The service sector, one of the major focus areas under the new economic plan, also is expected to benefit. “That’s where the big opportunity lies in my eye,” Wharton’s Meyer says, highlighting the need for a more vibrant legal system, higher quality accounting services and more. “My guess would be the opportunities in China now lie more in services, and knowledge-based professional services… even more so than in manufacturing things. These [service-based] industries are not well developed, and demand will almost certainly grow.”
China’s state-owned enterprises, on the other hand, may face some new challenges. Carnegie’s Huang, for instance, recently outlined an argument calling for state-owned corporations to pay much higher dividends to the government in order to fund important social expenditures.
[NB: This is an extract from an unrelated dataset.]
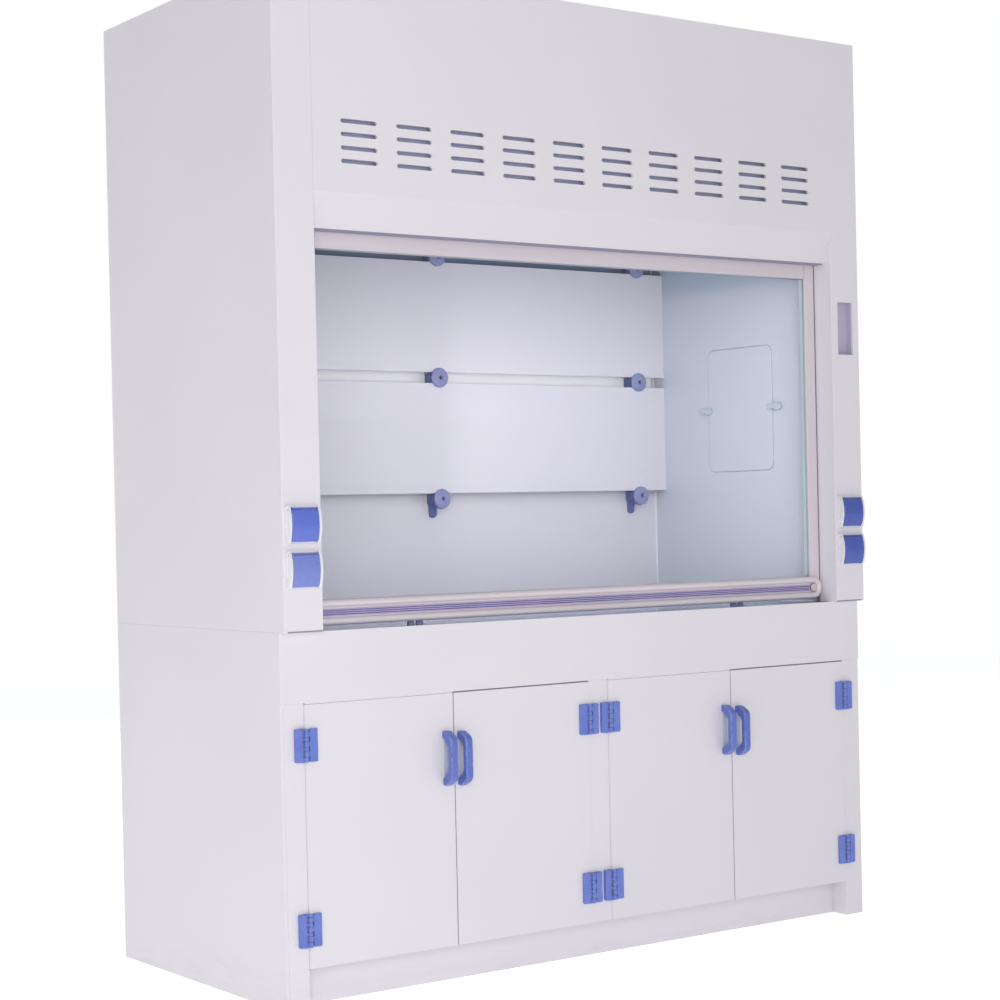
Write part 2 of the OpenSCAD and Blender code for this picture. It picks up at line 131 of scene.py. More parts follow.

“These companies have seen their profitability and rates of return soar in the last decade or so — since they are owned by the state, the state should be getting the returns, but it is not,” Huang argues. Instead, he says, these enterprises are investing their retained earnings in often-illogical areas, such as real estate, or lending money to other companies. “There’s something wrong here… but it could be a quick fix: All you have to do is decide that the amount of dividends should be close to 10% to 15% and you change where the money flows and who spends it.”
Elsewhere, property developers, upstream oil, and the financial sector, among others, are expected to benefit if inflation can be constrained as the economy continues to grow. On the other hand, analysts say, should China’s economy overheat and run into a hard landing, almost all would suffer.
“Remember, growth is a two-edge sword,” says Wharton’s Meyer. “On the one hand, China has been running a growth-driven economy – it’s been a GDP engine, and growing every year. The issue now is, can it generate the right kind of growth? If you only get it in capital investment, you get it like Japan in the 1990s. So the key is the balance between investment and consumption, and changing that is a herculean task.”